Thursday, March 17, 2022

Have you read that book?

When we go to first grade and maybe before, we learn to read.  It is not the same thing to learn to write but clearly reading requires somebody or something doing some sort of writing or printing if we are going to have something to read.  Between school, library and smartphones, we get lots of reading done, not to mention signs and labels and ads and such.  


I knew that I enjoyed getting into a book and eventually I started a  course called Personal Reading for Professional Development.  It was a review that graduate, experienced teachers could use to think back over their reading lives.  The only assignment was to make a list of the books they had ever read, from the Pokey Little Puppy and the Little Engine that Could to the last James Patterson thriller.  Graduate teachers often have completed their master's degrees and have been reading since they were about 7 years old.  The students could usually make lists of 300 books or more, often three times more.  

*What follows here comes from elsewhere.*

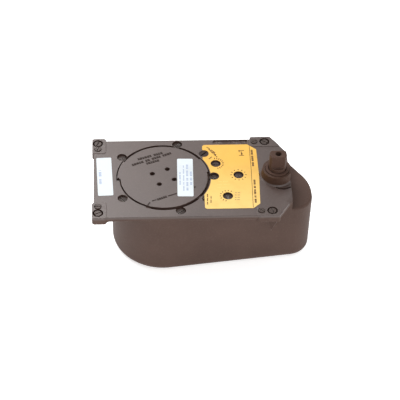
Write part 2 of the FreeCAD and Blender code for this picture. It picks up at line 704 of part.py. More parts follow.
# ---- hydraulic block ----------------------------------------------------------------------------
def hydraulic_block():
    barrel = cyl_x(BARREL_R, BLOCK_X[0], BLOCK_X[1], CYL_Y, GEAR_Z)
    wing = box(BLOCK_X, (-48.0, 38.0), (WING_BOTTOM, BLOCK_TOP))
    web = box((-34.0, 12.0), (-33.6, -25.4), (SLAB_Z[0], BLOCK_TOP))
    slab = rounded_box((-44.0, 20.0), (-33.6, 20.0), SLAB_Z, 4.0)
    lugs = [cyl(6.5, WING_BOTTOM, BLOCK_TOP, p) for p in BLOCK_SCREWS[2:]]
    body = fuse(barrel, wing, web, slab, *lugs)
    cuts = [cyl_x(BORE_R, BLOCK_X[0] - 1, BLOCK_X[1] + 1, CYL_Y, GEAR_Z), cyl(15.5, -80, -50)]
    cuts += [cyl(VALVE_BORE_R, -28.0, 0, p) for p in VALVES.values()]
    cuts += [cyl(3.2, -45, 0, p) for p in BLOCK_SCREWS]
    cuts.append(box((-120, 30), (-60, 60), (BLOCK_TOP, 0)))
    return body.cut(cuts + oil_ways())


def oil_ways():
    """Drilled ways from the valve bores to the cylinder."""
    (x1, y1), (x2, y2), (x3, y3) = (VALVES[k] for k in ("closing", "latching", "backcheck"))
    across = Part.makeCylinder(1.6, y1 + 5.0, V(x1, -5.0, -27.4), V(0, 1, 0))
    down = cyl(1.6, GEAR_Z, -27, (x2, y2))
    front = cyl(1.6, GEAR_Z, -27, (x3, y3))
    inward = Part.makeCylinder(1.6, 5.0, V(x3, y3, GEAR_Z), V(0, 1, 0))
    return [across, down, front, inward]


def block_screws():
    made = []
    for p in BLOCK_SCREWS:
        head = cyl(5.0, WING_BOTTOM - 6.0, WING_BOTTOM, p).cut(hex_prism(2.5, -50, WING_BOTTOM - 3, p))
        made.append(fuse(head, cyl(3.0, WING_BOTTOM, -10.0, p)))
    return group(made)


def end_plug():
    plug = cyl_x(BORE_R, BLOCK_X[0], -91.5, CYL_Y, GEAR_Z)
    groove = cyl_x(BORE_R + 1, -94.7, -92.7, CYL_Y, GEAR_Z).cut(cyl_x(18.2, -96, -92, CYL_Y, GEAR_Z))
    socket = hex_prism(5.0, 0, 3)
    socket.rotate(V(0, 0, 0), V(0, 1, 0), 90)
    socket.translate(V(BLOCK_X[0] - 0.5, CYL_Y, GEAR_Z))
    return plug.cut([groove, socket])


def end_plug_seal():
    return cyl_x(BORE_R, -94.6, -92.8, CYL_Y, GEAR_Z).cut(cyl_x(18.3, -96, -92, CYL_Y, GEAR_Z))


def thrust_balls():
    count, circle = 14, 14.4
    return group(Part.makeSphere(1.95, V(*polar(circle, 360 / count * i), -54.5)) for i in range(count))


# ---- valves, plugs, screws ----------------------------------------------------------------------
def valve_stem(at, degrees, pin_drive):
    """Regulating needle; the head has a slot, or two holes for a pin spanner."""
    low, top = VALVE_HEAD_Z
    tip = Part.makeCone(1.2, VALVE_STEM_R, 3.3, V(at[0], at[1], VALVE_TIP_Z))
    head = round_rim(cyl(VALVE_HEAD_R, low, top, at), top, 0.5)
    stem = fuse(head, cyl(VALVE_STEM_R, VALVE_TIP_Z + 3.3, low, at), tip)
    groove = ring(VALVE_STEM_R + 1, VALVE_GROOVE_R, -13.1, -11.1, at)
    drive = [slot(20, 1.6, top, 1.5, at, degrees)]
    if pin_drive:
        drive = [cyl(0.95, top - 2.0, 2, (at[0] + side * 2.4, at[1])) for side in (-1, 1)]
    return stem.cut([groove] + drive)


def filler_plugs():
    made = []
    for at, degrees in zip(PLUGS, (45, 20)):
        made.append(cyl(PLUG_R, -10.0, -0.6, at).cut(slot(20, 2.0, -0.6, 2.0, at, degrees)))
    return group(made)


def hold_down_screws():
    made = []
    for i, p in enumerate(hold_places()):
        screw = slotted_screw(5.4, (-5.5, 0.6), HOLD_NECK_R, EAR_BOTTOM, (1.7, 1.8), p, 25 + 40 * i)
        made.append(fuse(screw, cyl(HOLD_STUD_R, HOLD_TIP, EAR_BOTTOM, p)))
    return group(made)


def levelling_screws():
    made = []
    for i, p in enumerate(level_places()):
        pin = cyl(4.7, -11.0, 1.8, p)
        pin = pin.makeFillet(0.8, [e for e in pin.Edges if e.BoundBox.ZMin > 1.7])
        made.append(pin.cut(slot(20, 1.5, 1.8, 1.6, p, 70 * i)))
    return group(made)


# ---- label and stickers -------------------------------------------------------------------------
def adjustment_label():
    points = [(-105.8, -66.0), (-38.0, -66.0), (-28.0, -57.0), (-25.2, 0.0), (-25.2, 55.0),
              (-37.5, 66.0), (-103.6, 66.0)]
    sheet = rounded_prism(points, [3.5, 2, 2, 60, 2, 2, 4.5], 0.0, 0.4)
    cuts = [cyl(OPENING_R + 1.0, -1, 2, SPRING_AXIS), cyl(CLAMP_SEAT_R + 0.4, -1, 2, clamp_places()[0])]
    cuts += [cyl(VALVE_WELL_R + 0.3, -1, 2, p) for p in VALVES.values()]
    cuts.append(cyl(PLUG_R + 0.3, -1, 2, PLUGS[0]))
    return sheet.cut(cuts)


def sticker(centre, size, top, thickness, degrees):
    half_x, half_y = size[0] / 2, size[1] / 2
    sheet = rounded_box((-half_x, half_x), (-half_y, half_y), (top, top + thickness), 2.0)
    sheet.rotate(V(0, 0, 0), Z_AXIS, degrees)
    sheet.translate(V(centre[0], centre[1], 0))
    return sheet


# ---- all pieces ---------------------------------------------------------------------------------
def pieces():
    made = {
        "body_casting": body_casting(),
        "bottom_cover": bottom_cover(),
        "bottom_cover_gasket": bottom_gasket(),
        "bottom_cover_screws": bottom_screws(),
        "tension_disc": tension_disc(),
        "disc_seal": disc_seal(),
        "clamp_screws": clamp_screws(),
        "centre_post": centre_post(),
        "centre_post_ring": snap_ring(12.0, POST_R - 1.2, -86.1, -85.0, SPRING_AXIS),
        "torsion_spring": torsion_spring(),
        "spring_drum": spring_drum(),
        "drum_bush": ring(11.0, POST_R + RUNNING, DRUM_Z[0], -58.0, SPRING_AXIS),
        "drum_pin": link_pin(SPRING_AXIS),
        "drum_pin_ring": link_pin_ring(SPRING_AXIS),
        "link": link(),
        "link_bush_drum": link_bush(SPRING_AXIS, 0.3),
        "link_bush_crank": link_bush((0.0, 0.0), RUNNING),
        "crank_arm": crank_arm(),
        "crank_key": crank_key(),
        "crank_pin": link_pin((0.0, 0.0)),
        "crank_pin_ring": link_pin_ring((0.0, 0.0)),
        "crank_washer": ring(12.0, 3.2, -86.5, CRANK_Z[0]),
        "crank_screw": crank_screw(),
        "spindle": spindle(),
        "spindle_bush_upper": ring(BUSH_R, SPINDLE_R + RUNNING, BOSS_BOTTOM, 1.0),
        "spindle_bush_lower": ring(15.5, LOWER_JOURNAL_R + RUNNING, SLAB_Z[0], SLAB_Z[1]),
        "spindle_seal": ring(GLAND_SEAT_R, SPINDLE_R + 0.1, 1.5, 6.5),
        "gland_ring": round_rim(ring(GLAND_R, GLAND_BORE_R, 6.5, GLAND_TOP), GLAND_TOP, 0.6),
        "thrust_race_upper": ring(17.5, LOWER_JOURNAL_R, -52.5, -51.0),
        "thrust_balls": thrust_balls(),
        "thrust_race_lower": ring(17.5, 11.6, SLAB_Z[1], -56.5),
        "hydraulic_block": hydraulic_block(),
        "block_screws": block_screws(),
        "end_plug": end_plug(),
        "end_plug_seal": end_plug_seal(),
        "piston": piston(),
        "piston_ring": piston_ring(),
        "check_ball": check_ball(),
        "check_retainer": check_retainer(),
        "filler_plugs": filler_plugs(),
        "hold_down_screws": hold_down_screws(),
        "levelling_screws": levelling_screws(),
        "adjustment_label": adjustment_label(),
        "plate_sticker": sticker((-245.3, 2.4), (21.5, 78.0), 0.0, 0.3, 2.0),
        "disc_sticker": sticker((-130.9, -2.4), (22.6, 77.5), DISC_TOP, 0.3, -1.6),
    }
    for i, (name, at) in enumerate(VALVES.items()):
        made["valve_" + name] = valve_stem(at, VALVE_SLOTS[i], name == "latching")
        made["valve_seal_" + name] = torus_ring(3.1, 0.58, -12.1, at)
    return made


def save(name, shape):
    """Write one piece with the origin at the centre of the spindle's top face."""
    placed = shape.copy()
    placed.translate(V(0, 0, -SPINDLE_TOP))
    placed.exportStep("parts/" + name + ".step")
    print(name, "solids", len(placed.Solids), "valid", placed.isValid(), "volume", round(placed.Volume))


os.makedirs("parts", exist_ok=True)
for piece_name, piece_shape in pieces().items():
    save(piece_name, piece_shape)
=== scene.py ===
"""Look of the concealed floor closer: a finish for every piece, printed and raised marks, and the studio.

Lengths in the tables are millimetres in the plan of the drawing, whose origin is the spindle axis at the top
of the plate. at() turns them into metres in the shared frame, whose origin is the spindle's top face.
"""
import json
import math

import bmesh
import bpy
from mathutils import Matrix, Vector


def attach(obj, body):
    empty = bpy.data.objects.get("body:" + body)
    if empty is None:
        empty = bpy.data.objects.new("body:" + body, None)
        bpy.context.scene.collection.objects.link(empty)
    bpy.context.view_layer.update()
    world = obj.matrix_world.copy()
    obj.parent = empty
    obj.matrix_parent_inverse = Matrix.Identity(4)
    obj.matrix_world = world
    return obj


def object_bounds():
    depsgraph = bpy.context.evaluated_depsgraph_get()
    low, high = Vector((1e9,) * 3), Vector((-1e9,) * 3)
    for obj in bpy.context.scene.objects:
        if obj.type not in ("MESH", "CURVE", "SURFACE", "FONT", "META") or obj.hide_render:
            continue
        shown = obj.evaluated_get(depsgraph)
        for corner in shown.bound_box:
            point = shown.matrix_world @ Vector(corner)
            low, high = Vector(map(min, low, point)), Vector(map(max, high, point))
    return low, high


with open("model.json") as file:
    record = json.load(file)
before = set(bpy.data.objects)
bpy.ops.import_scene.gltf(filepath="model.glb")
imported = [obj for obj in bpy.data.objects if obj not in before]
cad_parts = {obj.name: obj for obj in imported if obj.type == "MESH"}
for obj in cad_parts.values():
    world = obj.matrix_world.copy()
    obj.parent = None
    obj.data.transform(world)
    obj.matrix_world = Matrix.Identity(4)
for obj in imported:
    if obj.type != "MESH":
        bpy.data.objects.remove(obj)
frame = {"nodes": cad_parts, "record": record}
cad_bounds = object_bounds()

MM = 0.001
PLATE_Z = -0.0414          # top of the plate in the shared frame
RUBBED_EDGE = 0.0006       # width of the paint rubbed off an edge, metres
WHITE = (1.0, 1.0, 1.0)


def at(x, y, z=0.0):
    """Drawing millimetres to a point in the shared frame."""
    return Vector((x * MM, y * MM, z * MM + PLATE_Z))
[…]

A teacher is often aware of basic learnings and skills and experiences they are responsible for giving students.  In today's multi-media world, they may use field trips, films, projects requiring multiple students working together as well as lectures, student and guest presentations as well as textbooks and other printed sources.  I think it is worth the time and effort to ask yourself what books have mattered in your life.  I have two lists online, one from 1983 https://sites.google.com/d/1Mj_h2EbWEE7UefuJVfDBUQei7JHcthi1/p/1Yd0teDOh-hkVw4MYnJgOOBJIhPALnvGy/edit


And one from 2011

https://sites.google.com/view/kirbyvariety1/recent-reading-2011


Naturally, I was often asked what authors have mattered to me.  My usual answer is "C.S. Lewis" and "Jacques Barzun".  Of course, they are deceased now but their books were excellent for me and basically still are.  There are many other authors, books and subjects that have mattered.  "Walden" for instance and "The #1 Ladies Detective Agency" and "The Unlikely Pilgrimage of Harold Fry".  I read aloud to Lynn most every night and "A Gentleman in Moscow", the nutty novels of Peter DeVries and "The 3lb Universe" came to mind as memorable.  There is no guarantee that we recall everything we have read or that we would like something now that we read in the past.  I used to ask students who assured me that they had read the assignment, "Ok, what is the next word after "Fisher" on p. 26?" Of course, they were outraged by such a question.  I couldn't answer that question myself.